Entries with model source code
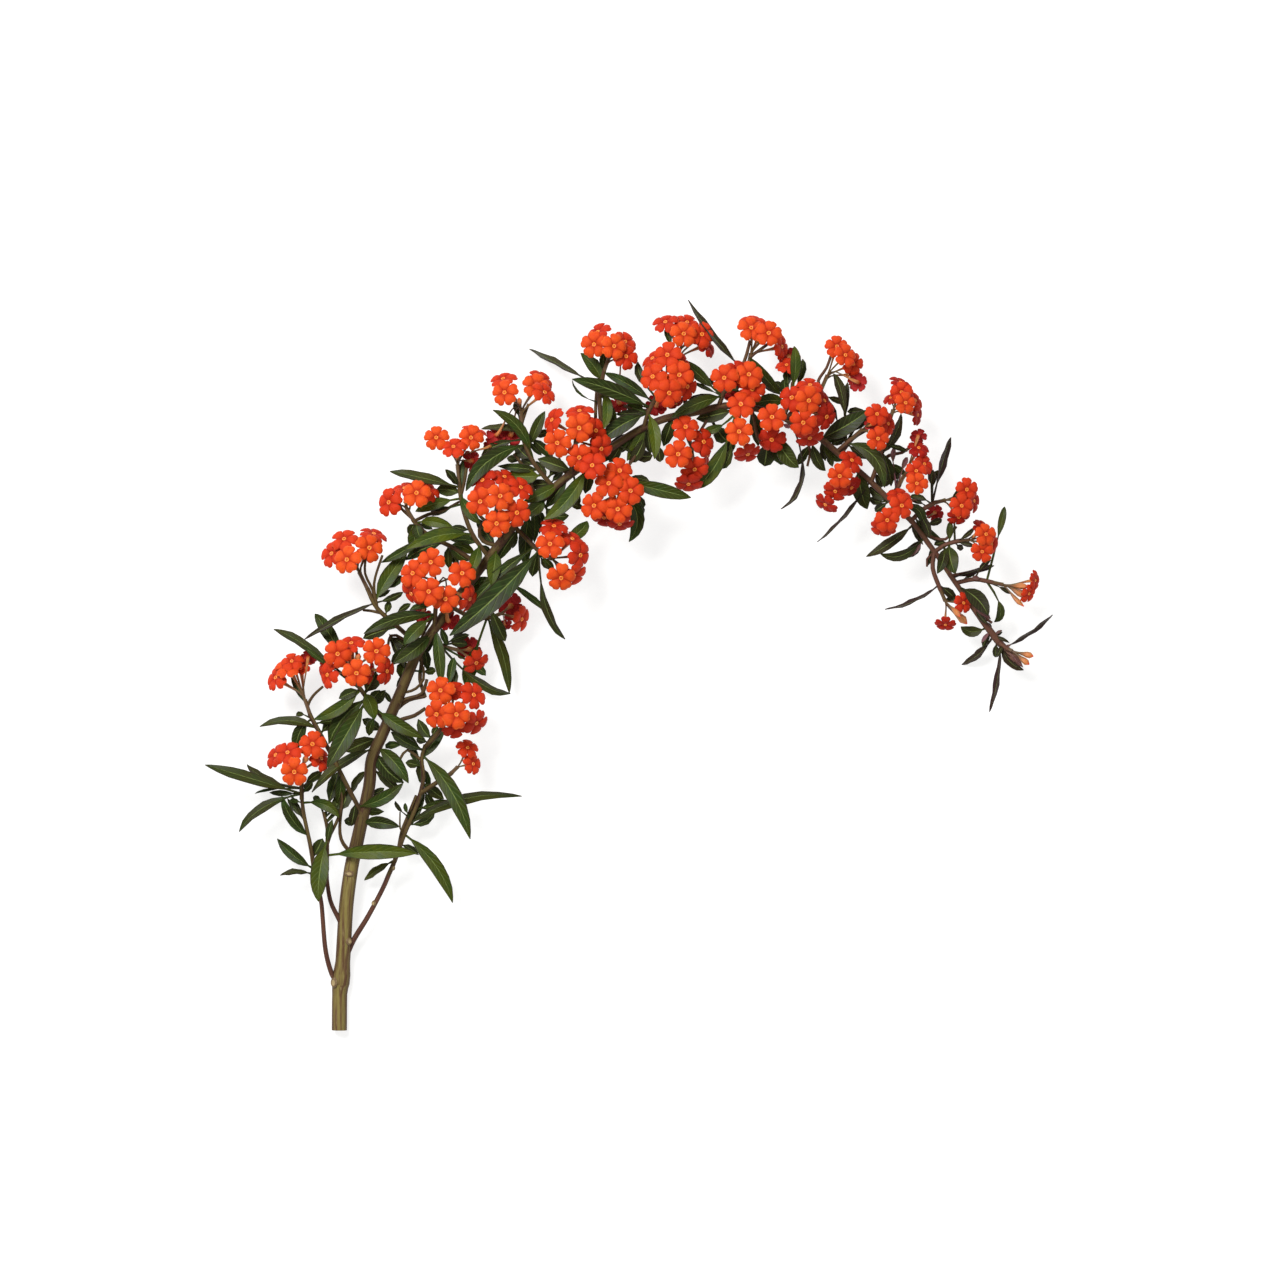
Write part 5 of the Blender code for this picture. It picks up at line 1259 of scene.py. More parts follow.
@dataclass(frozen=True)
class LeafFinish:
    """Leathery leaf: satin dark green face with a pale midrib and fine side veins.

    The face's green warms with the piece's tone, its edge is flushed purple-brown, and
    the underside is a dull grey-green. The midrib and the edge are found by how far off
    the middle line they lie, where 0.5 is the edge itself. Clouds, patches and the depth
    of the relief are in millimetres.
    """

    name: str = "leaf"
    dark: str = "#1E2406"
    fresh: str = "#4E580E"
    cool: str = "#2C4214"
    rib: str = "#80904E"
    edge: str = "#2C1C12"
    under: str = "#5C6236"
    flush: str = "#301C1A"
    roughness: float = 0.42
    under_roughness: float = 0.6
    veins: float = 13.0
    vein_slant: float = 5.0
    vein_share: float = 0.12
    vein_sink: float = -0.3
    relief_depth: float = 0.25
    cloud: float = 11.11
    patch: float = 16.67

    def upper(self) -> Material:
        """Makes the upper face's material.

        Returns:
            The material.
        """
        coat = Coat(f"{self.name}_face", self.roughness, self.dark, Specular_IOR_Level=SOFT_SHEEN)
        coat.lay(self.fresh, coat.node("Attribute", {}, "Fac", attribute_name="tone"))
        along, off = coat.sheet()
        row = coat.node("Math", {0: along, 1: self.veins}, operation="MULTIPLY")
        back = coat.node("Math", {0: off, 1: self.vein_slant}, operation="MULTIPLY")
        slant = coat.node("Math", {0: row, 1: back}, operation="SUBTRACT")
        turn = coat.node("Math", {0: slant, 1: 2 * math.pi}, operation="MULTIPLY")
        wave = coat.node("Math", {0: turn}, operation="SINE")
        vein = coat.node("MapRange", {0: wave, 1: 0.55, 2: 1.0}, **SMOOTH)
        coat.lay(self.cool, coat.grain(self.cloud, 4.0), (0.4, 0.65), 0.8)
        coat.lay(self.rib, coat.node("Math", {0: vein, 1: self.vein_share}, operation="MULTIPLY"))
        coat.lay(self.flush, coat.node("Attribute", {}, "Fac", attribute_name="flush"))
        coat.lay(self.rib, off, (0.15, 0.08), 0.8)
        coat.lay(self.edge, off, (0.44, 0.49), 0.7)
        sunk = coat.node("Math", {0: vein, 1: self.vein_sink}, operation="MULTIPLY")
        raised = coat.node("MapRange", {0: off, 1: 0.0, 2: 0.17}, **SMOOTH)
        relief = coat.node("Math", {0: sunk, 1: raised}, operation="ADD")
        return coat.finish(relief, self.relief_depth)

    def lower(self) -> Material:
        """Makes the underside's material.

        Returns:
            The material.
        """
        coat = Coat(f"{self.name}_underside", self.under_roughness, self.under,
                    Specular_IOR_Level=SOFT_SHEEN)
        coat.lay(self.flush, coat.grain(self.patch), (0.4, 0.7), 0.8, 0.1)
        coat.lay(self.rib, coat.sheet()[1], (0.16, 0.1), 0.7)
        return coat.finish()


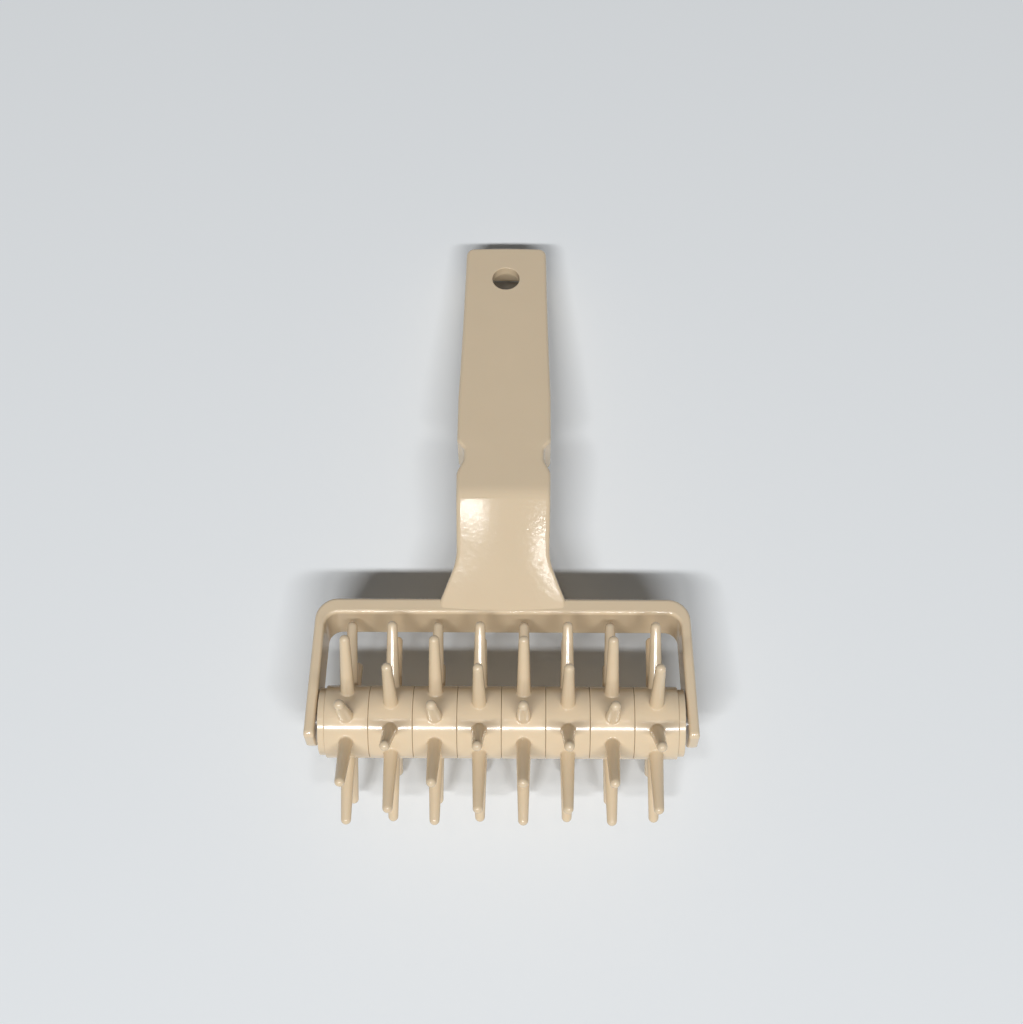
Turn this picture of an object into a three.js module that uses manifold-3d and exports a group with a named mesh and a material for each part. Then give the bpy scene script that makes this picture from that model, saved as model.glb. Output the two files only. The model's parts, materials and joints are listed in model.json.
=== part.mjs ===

To do — Reproduce the entries above exactly.

Result for this exercise —
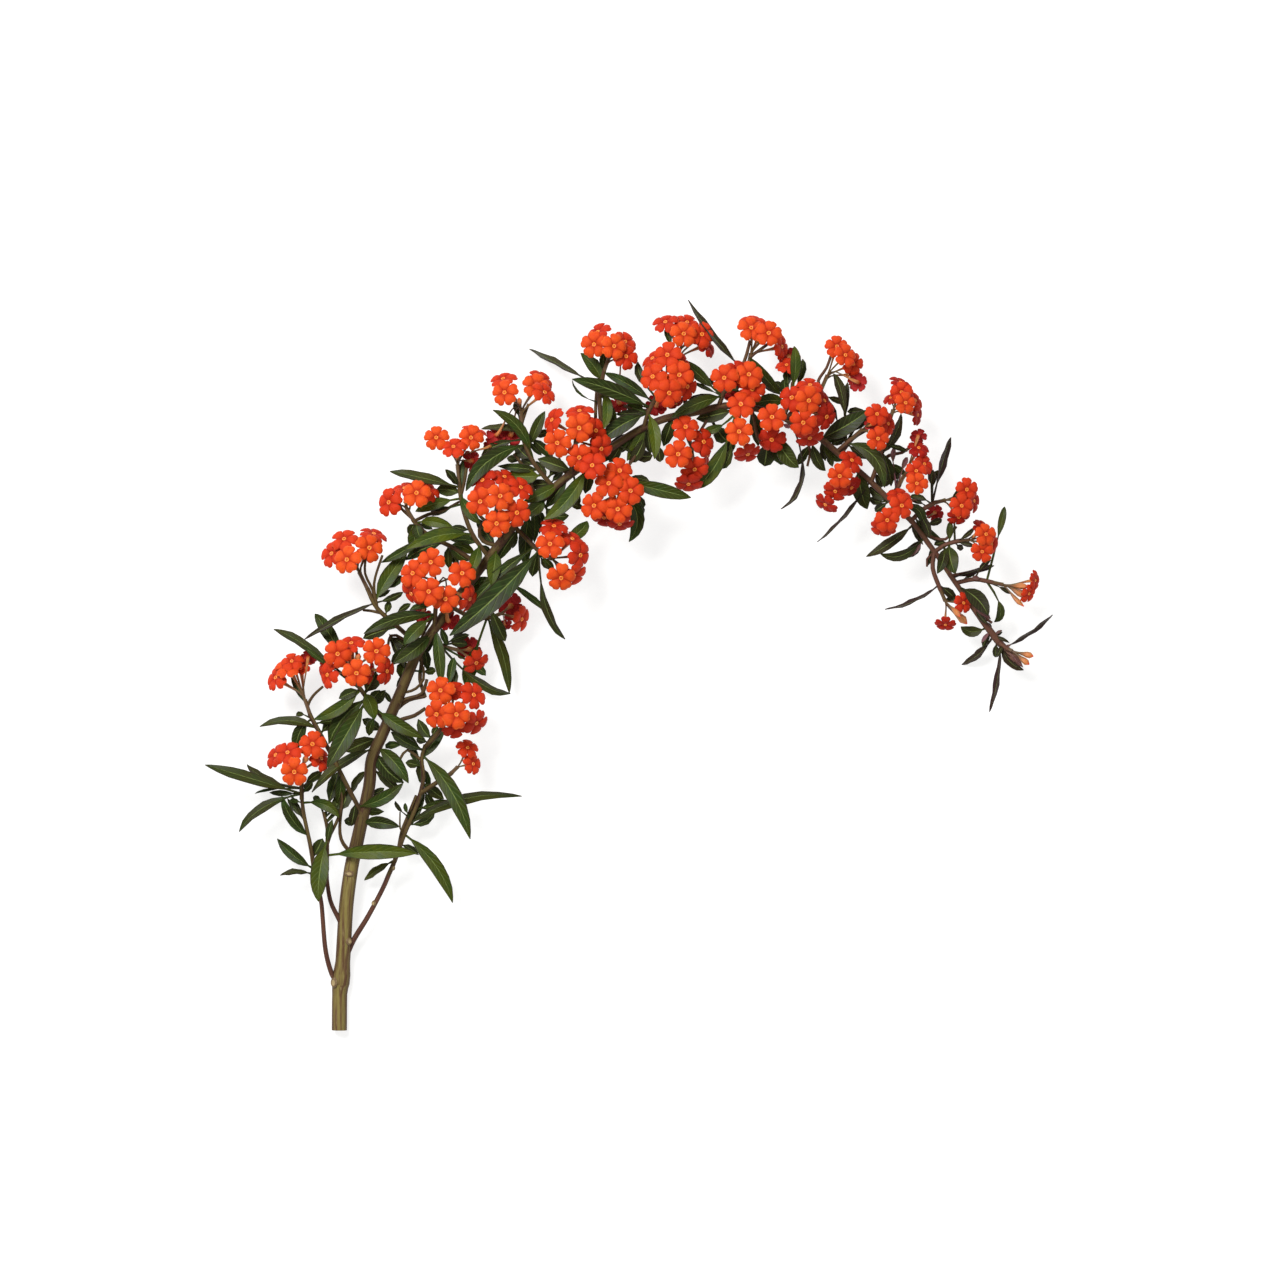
Write part 5 of the Blender code for this picture. It picks up at line 1259 of scene.py. More parts follow.
@dataclass(frozen=True)
class LeafFinish:
    """Leathery leaf: satin dark green face with a pale midrib and fine side veins.

    The face's green warms with the piece's tone, its edge is flushed purple-brown, and
    the underside is a dull grey-green. The midrib and the edge are found by how far off
    the middle line they lie, where 0.5 is the edge itself. Clouds, patches and the depth
    of the relief are in millimetres.
    """

    name: str = "leaf"
    dark: str = "#1E2406"
    fresh: str = "#4E580E"
    cool: str = "#2C4214"
    rib: str = "#80904E"
    edge: str = "#2C1C12"
    under: str = "#5C6236"
    flush: str = "#301C1A"
    roughness: float = 0.42
    under_roughness: float = 0.6
    veins: float = 13.0
    vein_slant: float = 5.0
    vein_share: float = 0.12
    vein_sink: float = -0.3
    relief_depth: float = 0.25
    cloud: float = 11.11
    patch: float = 16.67

    def upper(self) -> Material:
        """Makes the upper face's material.

        Returns:
            The material.
        """
        coat = Coat(f"{self.name}_face", self.roughness, self.dark, Specular_IOR_Level=SOFT_SHEEN)
        coat.lay(self.fresh, coat.node("Attribute", {}, "Fac", attribute_name="tone"))
        along, off = coat.sheet()
        row = coat.node("Math", {0: along, 1: self.veins}, operation="MULTIPLY")
        back = coat.node("Math", {0: off, 1: self.vein_slant}, operation="MULTIPLY")
        slant = coat.node("Math", {0: row, 1: back}, operation="SUBTRACT")
        turn = coat.node("Math", {0: slant, 1: 2 * math.pi}, operation="MULTIPLY")
        wave = coat.node("Math", {0: turn}, operation="SINE")
        vein = coat.node("MapRange", {0: wave, 1: 0.55, 2: 1.0}, **SMOOTH)
        coat.lay(self.cool, coat.grain(self.cloud, 4.0), (0.4, 0.65), 0.8)
        coat.lay(self.rib, coat.node("Math", {0: vein, 1: self.vein_share}, operation="MULTIPLY"))
        coat.lay(self.flush, coat.node("Attribute", {}, "Fac", attribute_name="flush"))
        coat.lay(self.rib, off, (0.15, 0.08), 0.8)
        coat.lay(self.edge, off, (0.44, 0.49), 0.7)
        sunk = coat.node("Math", {0: vein, 1: self.vein_sink}, operation="MULTIPLY")
        raised = coat.node("MapRange", {0: off, 1: 0.0, 2: 0.17}, **SMOOTH)
        relief = coat.node("Math", {0: sunk, 1: raised}, operation="ADD")
        return coat.finish(relief, self.relief_depth)

    def lower(self) -> Material:
        """Makes the underside's material.

        Returns:
            The material.
        """
        coat = Coat(f"{self.name}_underside", self.under_roughness, self.under,
                    Specular_IOR_Level=SOFT_SHEEN)
        coat.lay(self.flush, coat.grain(self.patch), (0.4, 0.7), 0.8, 0.1)
        coat.lay(self.rib, coat.sheet()[1], (0.16, 0.1), 0.7)
        return coat.finish()


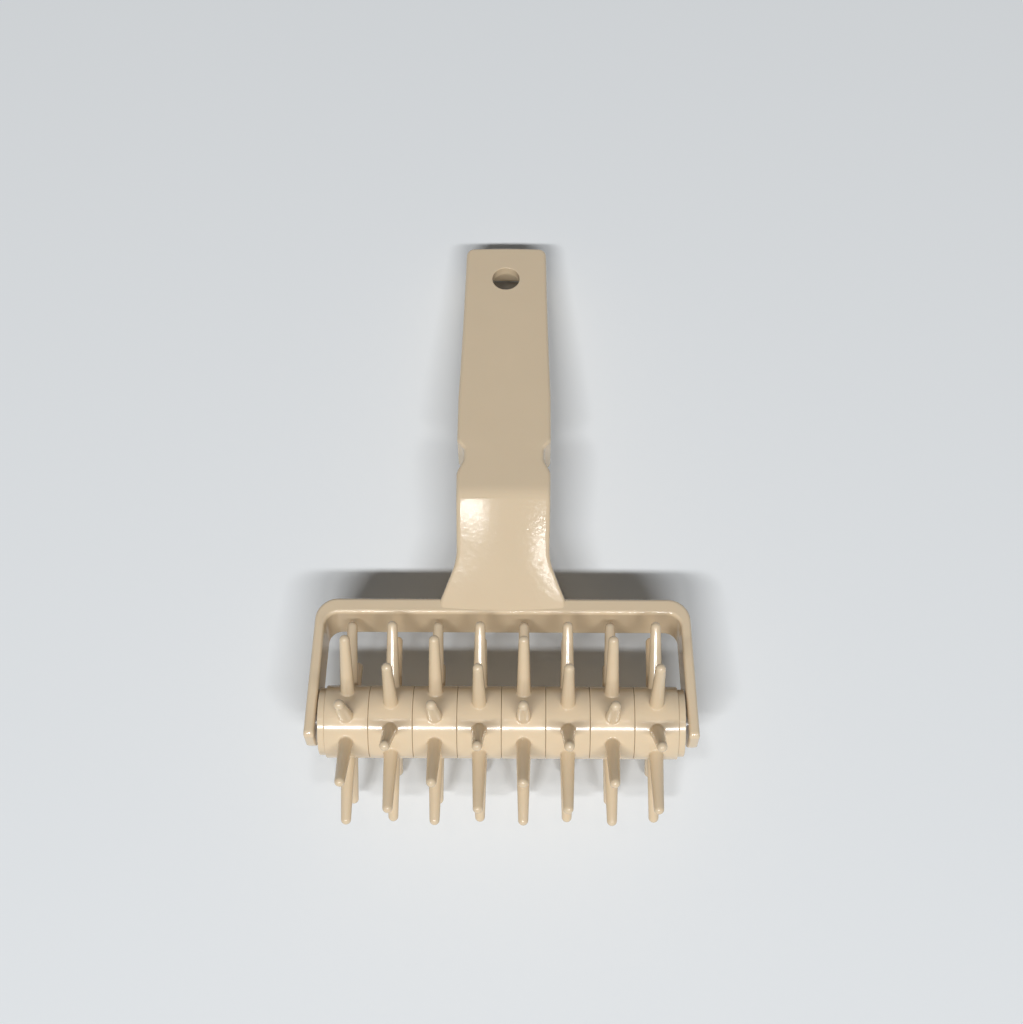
Turn this picture of an object into a three.js module that uses manifold-3d and exports a group with a named mesh and a material for each part. Then give the bpy scene script that makes this picture from that model, saved as model.glb. Output the two files only. The model's parts, materials and joints are listed in model.json.
=== part.mjs ===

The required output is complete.